Actionable Insights for Reading or Staging the Play
If you’re a student, an actor, or just a fan of great drama, here is how to actually get the most out of this text. Don't just read the lines. Look at what’s not being said.
For Actors: Find the Physicality
Don't play the "saint." Annie Sullivan is frustrated, tired, and often angry. If you play her as a sweet teacher, the play dies. You need to find the grit. For Helen, it’s about the curiosity beneath the tantrums.
For Writers: Study the Pacing
Notice how Gibson builds tension. He uses the "clock" of Annie’s two-week deadline in the garden house to create stakes. It’s a classic screenwriting trick used perfectly on stage.

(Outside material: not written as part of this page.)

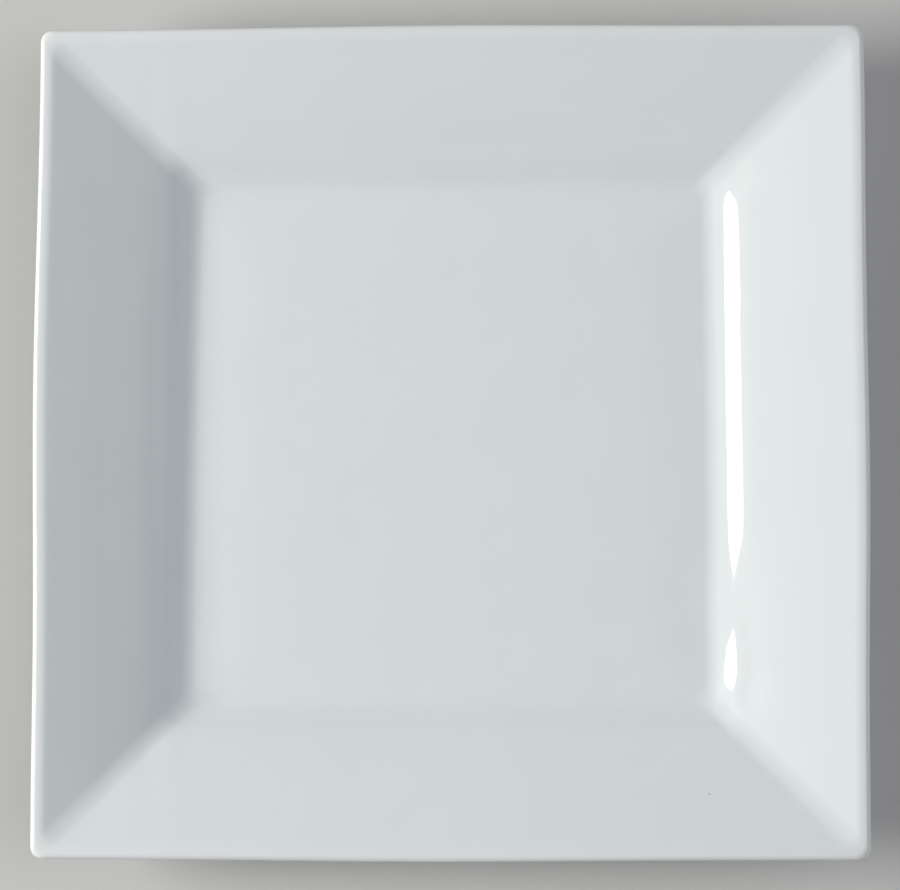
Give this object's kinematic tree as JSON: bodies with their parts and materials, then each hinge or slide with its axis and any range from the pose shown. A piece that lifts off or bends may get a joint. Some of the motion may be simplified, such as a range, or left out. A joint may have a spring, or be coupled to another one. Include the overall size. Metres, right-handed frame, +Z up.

For Readers: Look for the Symbols
The keys. The locks. The water. The doll with the eyes. These aren't just props; they are a visual language. The doll Helen gets has no eyes at first, then it does. It’s a literal representation of her journey toward "seeing" the world through language.
Practical Next Steps
- Read the script alongside Annie Sullivan’s letters. You can find many of them through the Perkins School for the Blind archives. It adds a layer of heartbreak to the play when you realize how much Annie was struggling with her own failing sight while teaching Helen.
- Watch the 1962 film, then the 1979 version. Compare how they handle the physical "Battle" scene. You’ll see how different directors interpret Gibson’s dense stage directions.
- Analyze the use of "The Boy" (Jimmie). In the script, he is a haunting presence. Think about how that guilt drives Annie. It’s a great study in character motivation.
The "miracle" wasn't that Helen Keller learned to talk. The miracle was that Annie Sullivan refused to let her stay silent. That’s why this play book remains a masterpiece. It reminds us that communication isn't just a skill—it’s a lifeline. Without it, we are all just bumping into furniture in the dark.